LAGOS (Reuters) - Nigeria's stock market recorded its strongest weekly gain for six months last week but analysts doubt it marks the beginning of a sustained rally, with volumes low and funds still largely waiting on the sidelines.

Sub-Saharan Africa's second-biggest share index was one of the worst performers in the world in the first quarter of this year, falling close to 40 percent and significantly underperforming emerging markets peers.

The index has risen more than 20 percent since the start of the second quarter but volumes remain low.

Turnover on Monday was a quarter of the year-ago level.
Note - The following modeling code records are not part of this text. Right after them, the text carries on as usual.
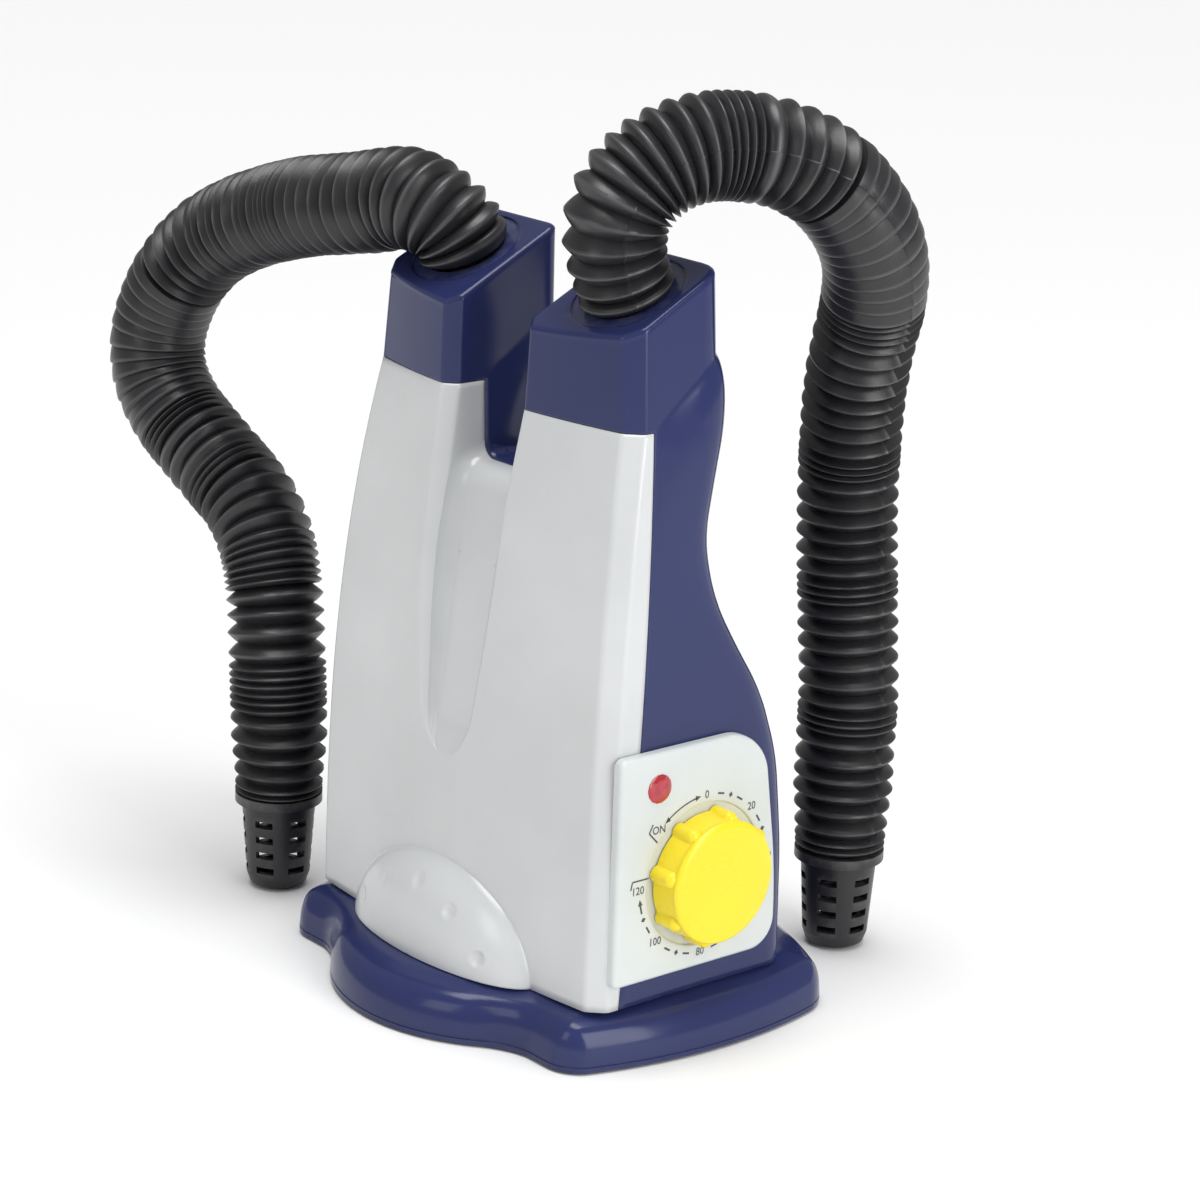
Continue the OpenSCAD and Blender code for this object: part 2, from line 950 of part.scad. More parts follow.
duct_t = 1.6;
arm_x = 40;
arm_y = -16;
arm_z = 148;
arm_r = 22;
module manifold_solid(inset, extra) {
    hull() {
        at_fan(heater_z1 - extra)
            cylinder(r = shroud_r - inset, h = 1 + extra, $fn = 48);
        for (s = [-1, 1])
            translate([s * arm_x, arm_y, arm_z - 1])
                cylinder(r = arm_r - inset, h = 1, $fn = 32);
    }
}

module duct_manifold() {
    color("lightgray")
        difference() {
            manifold_solid(0, 0);
            manifold_solid(duct_t, 0);
            at_fan(heater_z1 - 1)
                cylinder(r = shroud_r - duct_t, h = 2, $fn = 48);
            for (s = [-1, 1])
                translate([s * arm_x, arm_y, arm_z - 2])
                    cylinder(r = 19, h = 4, $fn = 32);
        }
}

neck_z = 200;
neck_r = 17.5;
module riser_solid(side, inset, extra) {
    hull() {
        translate([side * arm_x, arm_y, arm_z - extra])
            cylinder(r = arm_r - inset, h = 1, $fn = 32);
        translate([side * 48, -17, neck_z])
            cylinder(r = neck_r - inset, h = 1, $fn = 32);
    }
    hull() {
        translate([side * 48, -17, neck_z])
            cylinder(r = neck_r - inset, h = 1, $fn = 32);
        at_outlet(side)
            translate([0, 0, -10 + extra])
                cylinder(r = 18.5 - inset, h = 1, $fn = 32);
    }
}

module duct_riser(side) {
    color("lightgray")
        difference() {
            riser_solid(side, 0, 0);
            riser_solid(side, duct_t, 0.5);
            translate([side * arm_x, arm_y, arm_z - 1])
                cylinder(r = arm_r - duct_t, h = 2, $fn = 32);
        }
}

module duct_left() {
    duct_riser(-1);
}

module duct_right() {
    duct_riser(1);
}

// ---------- wiring ----------

terminal_at = [-66, 8, deck_z];
module terminal_block() {
    color("ivory")
        translate(terminal_at)
            difference() {
                translate([-6, -14, 0])
                    cube([12, 28, 13]);
                for (y = [-9, 0, 9]) {
                    translate([0, y, 5])
                        cylinder(r = 1.8, h = 10, $fn = 20);
                    translate([-10, y, 5])
                        rotate([0, 90, 0])
                            cylinder(r = 1.6, h = 20, $fn = 20);
                }
            }
}

// One path each: supply to timer, timer to lamp, supply to motor, supply to heater
wire_paths = [
    [[-62, -1, 27], [-58, -1, 27], [-52, -44, 27], [50, -43, 27], [55, -14, 64], [55, -11, 66.4],
        [57, -11, 66.4]],
    [[57, 9, 66.4], [53, 8, 67], [52, -10, 100], [58, -23, 109], [60.8, -23, 109]],
    [[-62, 17, 27], [-57, 17, 27], [-36, 34, 29], [-15, 32, 36], [-13, 25.1, 41]],
    [[-62, 8, 27], [-58, 8, 27], [-56, -10, 60], [-55, -3, 80], [-52.5, -3, 82]]
];
wire_r = 1;
wire_sides = 8;
wire_bend = 3;

// The path with every corner cut off, so that the wire bends in two easy steps
function toward(a, b) = a + unit(b - a) * min(wire_bend, 0.4 * norm(b - a));
function cut_corners(path) =
    concat([path[0]],
        [for (i = [1 : len(path) - 2]) each [toward(path[i], path[i - 1]), toward(path[i], path[i + 1])]],
        [path[len(path) - 1]]);

module wire(path) {
    n = len(path);
    s = wire_sides;
    f = frames(path, 0, unit(cross(along(path, 0), [0.2, 0.3, 1])), []);
    polyhedron([for (i = [0 : n - 1]) each tube_ring(path[i], f[i], wire_r, s)],
        concat([[for (i = [s - 1 : -1 : 0]) i]],
            [for (k = [0 : n - 2], i = [0 : s - 1])
                let (a = k * s + i, b = k * s + (i + 1) % s)
                each [[a, b, a + s], [b, b + s, a + s]]],
            [[for (i = [0 : s - 1]) (n - 1) * s + i]]),
        convexity = 4);
}

module wiring() {
    color("firebrick")
        for (p = wire_paths)
            wire(cut_corners(p));
}

// ---------- hoses ----------

route_right = [[49, -12, 287], [49, -18, 301], [50, -20, 316], [53, -14, 329], [58, -3, 338],
    [63, 12, 342], [69, 29, 341], [74, 46, 336], [77, 63, 326], [79, 77, 311], [76, 88, 294],
    [69, 95, 276], [61, 99, 258], [54, 103, 239], [49, 107, 219], [46, 110, 198], [45, 112, 176],
    [46, 113, 154], [47, 114, 132], [48, 115, 110], [48, 115, 88], [48, 115, 66], [48, 115, 42]];
route_left = [[-49, -12, 287], [-50, -16, 296], [-60, -22, 303], [-74, -23, 304], [-91, -25, 300],
    [-110, -26, 296], [-130, -26, 292], [-149, -26, 287], [-168, -26, 281], [-186, -26, 274],
    [-203, -27, 265], [-217, -29, 253], [-228, -31, 238], [-234, -33, 220], [-231, -34, 203],
    [-220, -33, 189], [-204, -31, 178], [-187, -30, 169], [-170, -29, 159], [-155, -31, 146],
    [-146, -33, 127], [-141, -35, 106], [-138, -36, 84], [-137, -36, 62], [-137, -36, 42]];

function unit(v) = v / norm(v);
function along(route, i) =
    unit(route[min(i + 1, len(route) - 1)] - route[max(i - 1, 0)]);
// Sideways direction, carried from ring to ring so that the tube doesn't twist
function carry(side, dir) = unit(side - dir * (side * dir));
function frames(route, i, side, out) =
    i == len(route) ? out
    : let (d = along(route, i), s = carry(side, d)) frames(route, i + 1, s, concat(out, [[d, s]]));
function tube_ring(c, f, r, sides) =
    let (u = f[1], v = cross(f[0], u), step = 360 / sides)
    [for (k = [0 : sides - 1]) c + r * (cos(k * step) * u + sin(k * step) * v)];

hose_sides = 12;
// The plain tube stays a little inside the folds' crests
tube_r = hose_r - 0.6;
// Hollow tube: the outer rings forward, the inner rings back, joined at both ends
module hose(route) {
    n = len(route);
    f = frames(route, 0, unit(cross(along(route, 0), [1, 0.3, 0])), []);
    s = hose_sides;
    outer = [for (i = [0 : n - 1]) each tube_ring(route[i], f[i], tube_r, s)];
    inner = [for (i = [n - 1 : -1 : 0]) each tube_ring(route[i], f[i], tube_r - hose_wall, s)];
    m = 2 * n;
    polyhedron(concat(outer, inner),
        [for (k = [0 : m - 1], i = [0 : s - 1])
            let (a = k * s + i, b = k * s + (i + 1) % s, c = ((k + 1) % m) * s)
            each [[b, a, c + i], [b, c + i, c + (i + 1) % s]]],
        convexity = 10);
}

module hose_left() {
    color(black)
        hose(route_left);
}

module hose_right() {
    color(black)
        hose(route_right);
}

// Vented end piece that stands on the floor inside the footwear
module nozzle(foot) {
    color("black")
        translate([foot[0], foot[1], 0])
            difference() {
                union() {
                    rotate_extrude($fn = 48)
                        polygon([[0, 0.5], [9, 0.5], [12, 2], [13.4, 6], [15.6, 38], [18.4, 38],
                            [18.4, 41.9], [0, 41.9]]);
                }
                translate([0, 0, 3])
                    cylinder(r = 11, h = 60, $fn = 48);
                for (k = [0 : 3], a = [0 : 60 : 150])
                    translate([0, 0, 8 + 7 * k])
                        rotate([0, 0, a])
                            translate([-20, -4, 0])
                                cube([40, 8, 3]);
            }
}

module nozzle_left() {
    nozzle(route_left[len(route_left) - 1]);
}

module nozzle_right() {
    nozzle(route_right[len(route_right) - 1]);
}

base_cover();
base_plate();
rubber_feet();
base_screws();
front_shell();
rear_shell();
shell_screws();
intake_grille();
cord_gland();
collar_left();
collar_right();
control_panel();
panel_screws();
lamp_lens();
neon_lamp();
timer_body();
timer_screws();
timer_shaft();
knob();
stator();
motor_coil();
bracket_lower();
bracket_upper();
bearing_lower();
bearing_upper();
motor_screws();
rotor();
motor_shaft();
impeller();
fan_shroud();
heater_tube();
heater_frame();
heater_coil();
thermostat();
thermal_fuse();
duct_manifold();
duct_left();
duct_right();
terminal_block();
wiring();
hose_left();
hose_right();
nozzle_left();
nozzle_right();
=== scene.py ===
import math

import bmesh
import bpy
import numpy as np
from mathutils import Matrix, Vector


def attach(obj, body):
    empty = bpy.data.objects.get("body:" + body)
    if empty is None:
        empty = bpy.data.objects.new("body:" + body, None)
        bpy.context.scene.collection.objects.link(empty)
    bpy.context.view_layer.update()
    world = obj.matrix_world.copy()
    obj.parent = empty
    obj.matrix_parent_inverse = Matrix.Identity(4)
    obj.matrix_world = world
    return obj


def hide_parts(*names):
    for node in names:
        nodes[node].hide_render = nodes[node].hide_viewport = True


# Boot dryer: two-tone casing with two outlet towers, timer knob and two stay-put bellows hoses.
# Shapes are worked out in millimetres in the frame of the CAD model and put in place in metres.

MM = 0.001
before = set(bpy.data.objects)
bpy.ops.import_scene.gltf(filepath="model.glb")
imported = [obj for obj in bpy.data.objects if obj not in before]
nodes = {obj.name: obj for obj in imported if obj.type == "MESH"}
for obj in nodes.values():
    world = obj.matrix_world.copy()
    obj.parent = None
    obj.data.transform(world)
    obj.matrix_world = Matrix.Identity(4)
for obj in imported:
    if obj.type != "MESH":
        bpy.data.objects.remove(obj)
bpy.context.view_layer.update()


# ---------- sizes, as in the CAD model ----------

DECK_Z = 22.0
SEAM_Z = 242.0
TOP_Z = 300.0
TOP_Y = 12.3
TOP_SLOPE = 0.51
VALLEY_Z = 212.0
VALLEY_SEAM_Y = -23.5
FACET_X = 6.0
FACET_Y = 6.5
CHAMFER = 5.0
HOSE_X = 49.0
HOSE_Y = -12.0
PANEL_X = 92.8
DIAL_Y = -1.0
DIAL_Z = 70.0
LAMP_Y = -25.0
LAMP_Z = 109.0
WALL = 2.4
GAP = 0.18


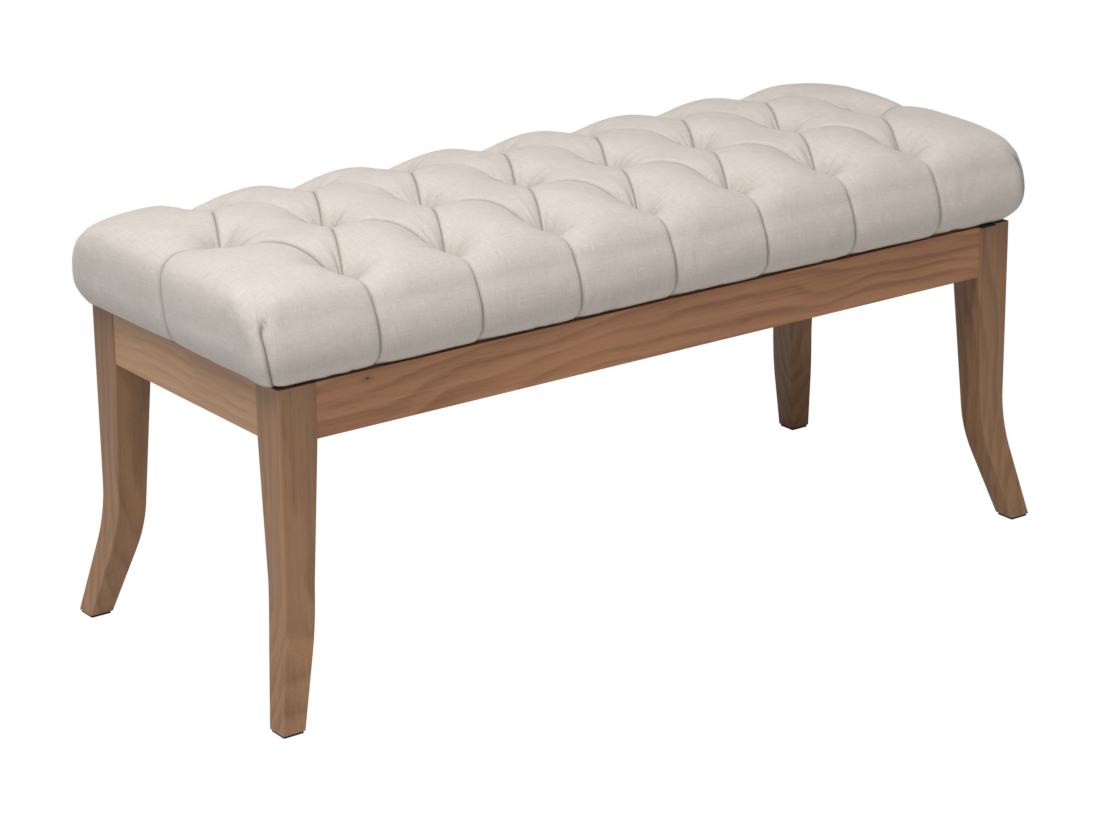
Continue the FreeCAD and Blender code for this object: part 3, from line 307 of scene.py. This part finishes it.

"This is not the beginning of a real rally. I think we will re-test the lows again before we see the real rally," said Zoran Milojevic, head of sub-Saharan Africa for Auerbach Grayson, a brokerage serving major U.S. institutional investors.

When the Nigerian market was locked in a sharp decline from record highs in the middle of last year, regulators imposed a temporary one percent maximum downward limit on individual stocks which Milojevic said stopped it reaching its true low.

"When the world was crashing, Nigeria implemented a one percent limit. It did not catch up with the bottom. The recent rally is a pure mirror of what's happening in other emerging markets in the world," he told Reuters.

One Nigerian pension fund manager said frontier funds were largely waiting on the sidelines and testing the market.

"Some of them had 20 million dollars in the market before the downturn, now they're coming back to test the market with as little as a million," he said.

FLIGHT TO QUALITY

With Africa's biggest hydrocarbon reserves and 140 million people, Nigeria is a huge potential market for everything from telecoms to banking and consumer goods. Investment strategists say it is just a matter of time before foreign funds return.

Renaissance Capital said last month it had increased its Nigerian equity exposure to 30 percent from its more risk-averse stance in the first quarter, when it held 50 percent cash, 40 percent in fixed income and only 10 percent in equities.

"Heading into the second quarter, we continue to expect the middle half of the year to mark a bottoming-out phase for Nigeria's equity market, underpinning a solid recovery in the second half," it said in a research note.

Analysts say highly cash-generative blue chips with strong balance sheets -- including fast-moving consumer goods companies such as brewers, sugar, cement and flour producers -- are likely to benefit strongly from renewed investor interest.

Banks, which account for around 60 percent of stock market capitalisation, are also seen recovering with some looking undervalued, although disclosure levels will be key to determining which are the strongest performers, analysts say.

"We like pretty much all of the top-tier Nigerian banks, simply because they've been hammered," said John Mackie, Head of African Funds at Johannesburg-based Stanlib, which manages more than $2 billion in sub-Saharan Africa outside South Africa.

"Whether the growth is going to be there going forward is open to debate, it's certainly not going to be the same sort of growth we've seen before, but when they're trading around 0.4 to book, how much cheaper do you want them to get?"